### Problem
Up to and including the line containing "bpy.context.scene.camera = eye", please reproduce the lines of the listing below, starting from the top.

___ Data shown

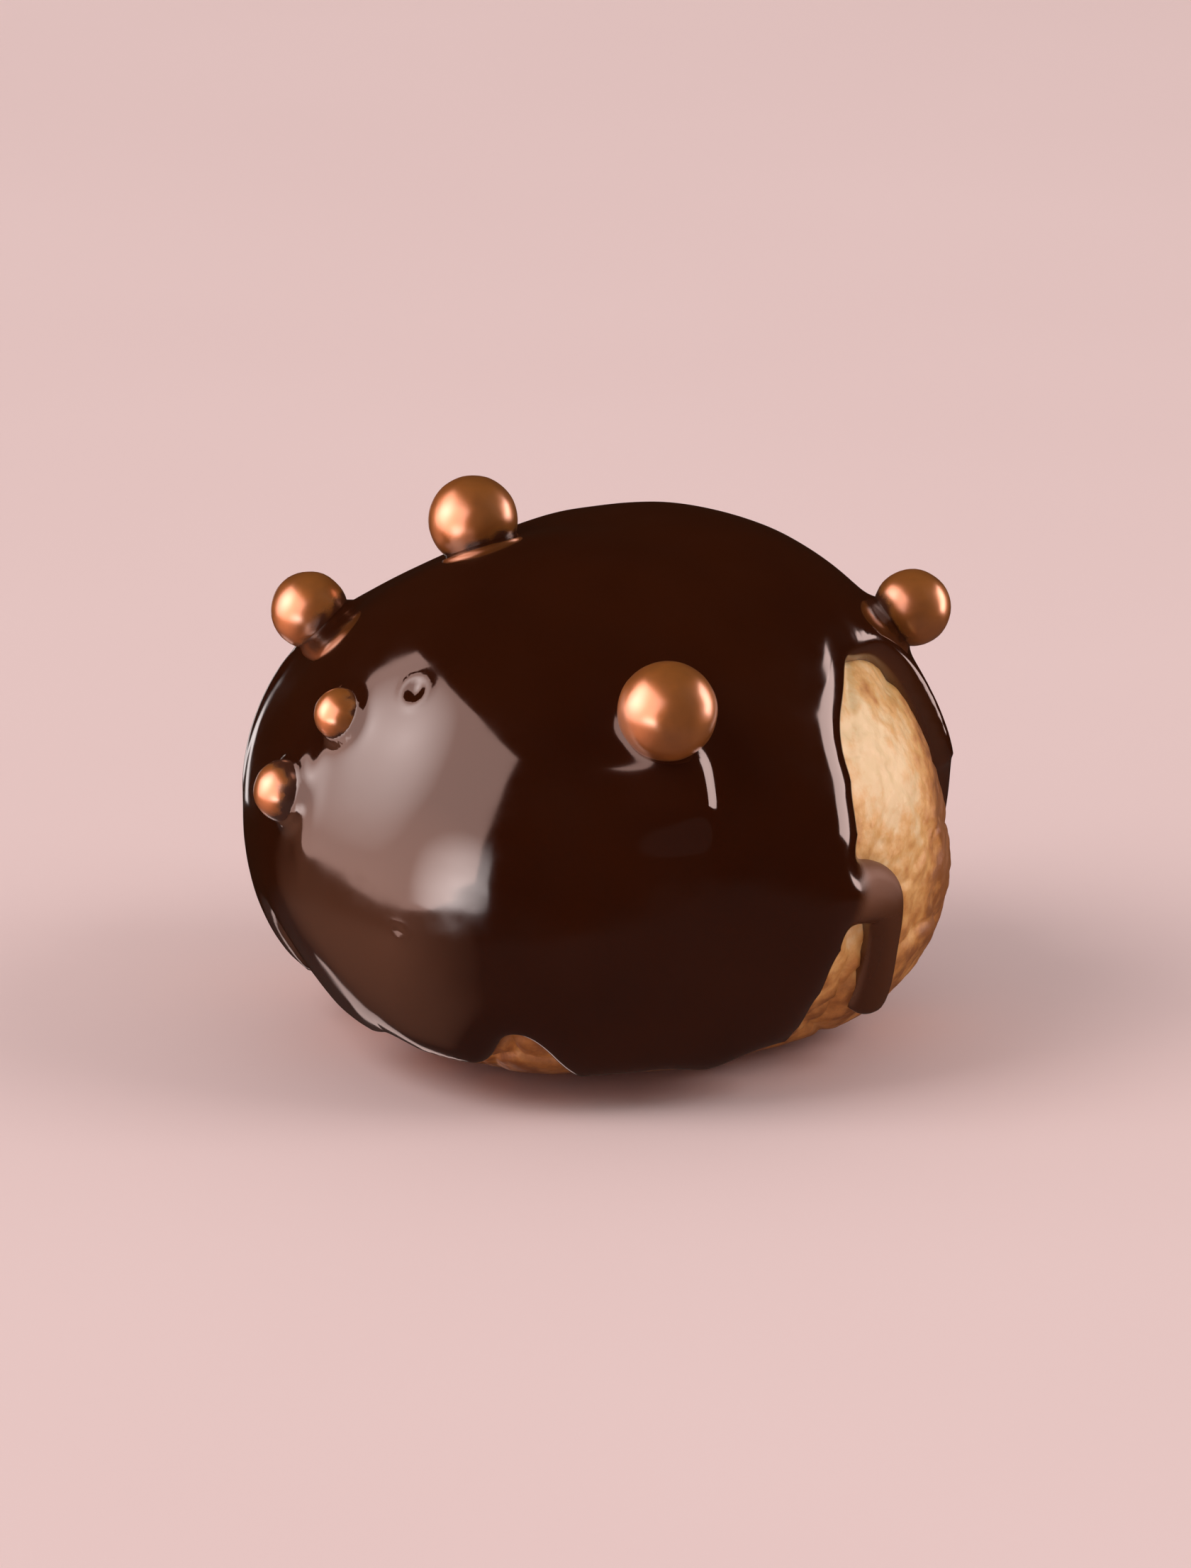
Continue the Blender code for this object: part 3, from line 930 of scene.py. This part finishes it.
def set_stage():
    bm = bmesh.new()
    bmesh.ops.create_circle(bm, cap_ends=True, segments=96, radius=12.0)
    mesh = bpy.data.meshes.new("floor")
    bm.to_mesh(mesh)
    bm.free()
    mesh.materials.append(floor_material())
    floor = bpy.data.objects.new("floor", mesh)
    floor.visible_glossy = False
    bpy.context.scene.collection.objects.link(floor)

    pink = (1.0, 0.62, 0.53)
    warm = (1.0, 0.72, 0.66)
    cool = (1.0, 0.88, 0.86)
    brown = (1.0, 0.42, 0.25)
    add_panel("window", 64, 12.4, 20, (1.12, 0.845), 2.0, pink)
    glow = add_panel("glow", 77, 20, 25, (0.54, 0.66), 2.8, cool, 0.53)
    fade_from(glow, (0, 0), (1, 1))
    pane = add_panel("pane", 46.5, -22.0, 18, (0.36, 0.16), 4.4, cool, 0.52)
    fade_from(pane, (0.35, -0.8), (1.35, 1.8))
    neighbour = add_panel("neighbour", 92, -32, 0, (1.5, 0.8), 0.6, brown)
    fade_from(neighbour, (0, 0), (1, 1))
    add_panel("low_rim", 161, -24, 0, (0.20, 0.08), 1.1, warm)
    add_panel("side", -103.5, 13, 8, (0.225, 0.38), 4.0, warm)
    add_panel("side_tip", -112.5, 34.5, 0, (0.09, 0.067), 4.0, warm)
    add_panel("rim", 163.5, 5.2, 0, (0.06, 0.10), 1.3, cool)
    add_lamp("key", (-1.0, -0.45, 1.1), 1.3, 4.2)
    add_lamp("fill", (1.0, -0.2, 0.8), 1.2, 3.2)
    add_world()
    bpy.context.scene.view_settings.view_transform = "Standard"

    camera = bpy.data.cameras.new("camera")
    camera.sensor_fit = "HORIZONTAL"
    camera.sensor_width = 36
    camera.lens = camera.sensor_width * CAMERA_DISTANCE / FRAME_WIDTH
    camera.clip_start = 0.01
    eye = bpy.data.objects.new("camera", camera)
    axes = camera_axes(0, 0)
    eye.matrix_world = Matrix.Translation(AIM + axes.col[2] * CAMERA_DISTANCE) @ axes.to_4x4()
    bpy.context.scene.collection.objects.link(eye)
    bpy.context.scene.camera = eye


def main():
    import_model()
    set_stage()
    bun = make_bun(choux_material())
    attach(bun, "root")
    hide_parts("choux_bun")
    coat = make_coat(chocolate_material())
    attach(coat, "root")
    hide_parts("chocolate_coat")
    pearls = make_pearls(pearl_material())
    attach(pearls, "root")
    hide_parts("chocolate_coat")
    bpy.context.view_layer.update()


main()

______

### Completed exercise
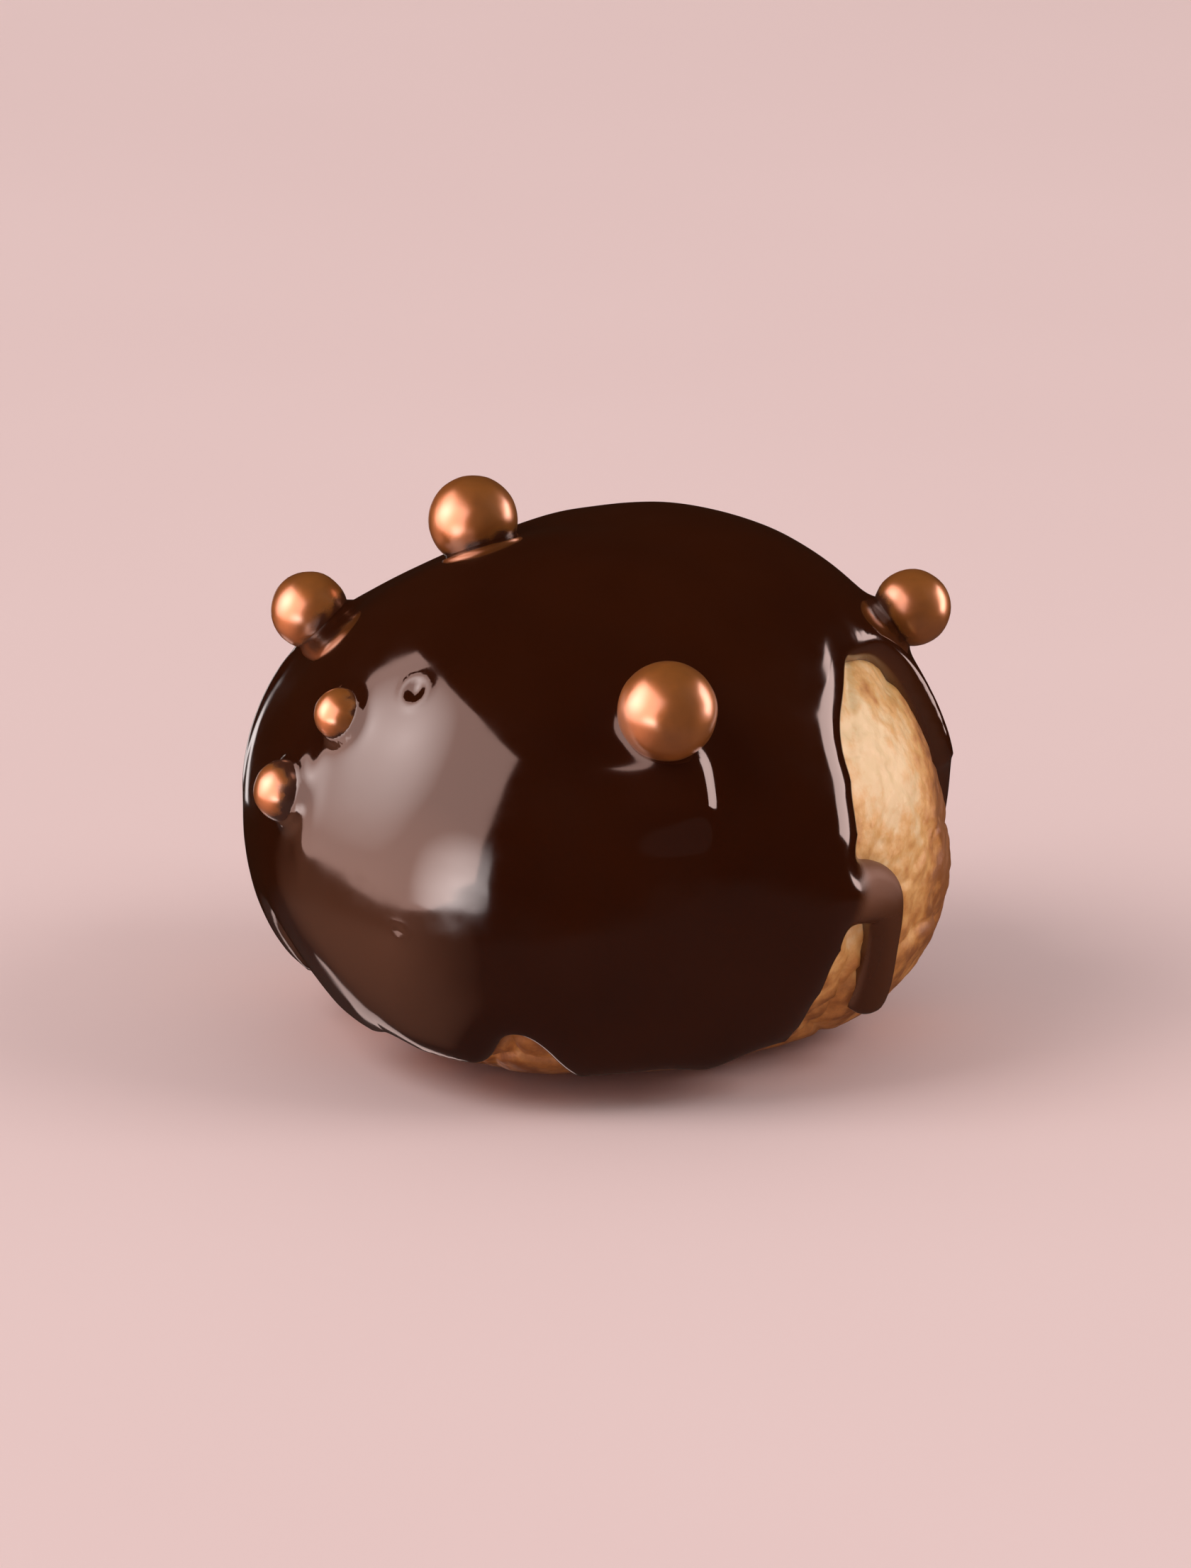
Continue the Blender code for this object: part 3, from line 930 of scene.py. This part finishes it.
def set_stage():
    bm = bmesh.new()
    bmesh.ops.create_circle(bm, cap_ends=True, segments=96, radius=12.0)
    mesh = bpy.data.meshes.new("floor")
    bm.to_mesh(mesh)
    bm.free()
    mesh.materials.append(floor_material())
    floor = bpy.data.objects.new("floor", mesh)
    floor.visible_glossy = False
    bpy.context.scene.collection.objects.link(floor)

    pink = (1.0, 0.62, 0.53)
    warm = (1.0, 0.72, 0.66)
    cool = (1.0, 0.88, 0.86)
    brown = (1.0, 0.42, 0.25)
    add_panel("window", 64, 12.4, 20, (1.12, 0.845), 2.0, pink)
    glow = add_panel("glow", 77, 20, 25, (0.54, 0.66), 2.8, cool, 0.53)
    fade_from(glow, (0, 0), (1, 1))
    pane = add_panel("pane", 46.5, -22.0, 18, (0.36, 0.16), 4.4, cool, 0.52)
    fade_from(pane, (0.35, -0.8), (1.35, 1.8))
    neighbour = add_panel("neighbour", 92, -32, 0, (1.5, 0.8), 0.6, brown)
    fade_from(neighbour, (0, 0), (1, 1))
    add_panel("low_rim", 161, -24, 0, (0.20, 0.08), 1.1, warm)
    add_panel("side", -103.5, 13, 8, (0.225, 0.38), 4.0, warm)
    add_panel("side_tip", -112.5, 34.5, 0, (0.09, 0.067), 4.0, warm)
    add_panel("rim", 163.5, 5.2, 0, (0.06, 0.10), 1.3, cool)
    add_lamp("key", (-1.0, -0.45, 1.1), 1.3, 4.2)
    add_lamp("fill", (1.0, -0.2, 0.8), 1.2, 3.2)
    add_world()
    bpy.context.scene.view_settings.view_transform = "Standard"

    camera = bpy.data.cameras.new("camera")
    camera.sensor_fit = "HORIZONTAL"
    camera.sensor_width = 36
    camera.lens = camera.sensor_width * CAMERA_DISTANCE / FRAME_WIDTH
    camera.clip_start = 0.01
    eye = bpy.data.objects.new("camera", camera)
    axes = camera_axes(0, 0)
    eye.matrix_world = Matrix.Translation(AIM + axes.col[2] * CAMERA_DISTANCE) @ axes.to_4x4()
    bpy.context.scene.collection.objects.link(eye)
    bpy.context.scene.camera = eye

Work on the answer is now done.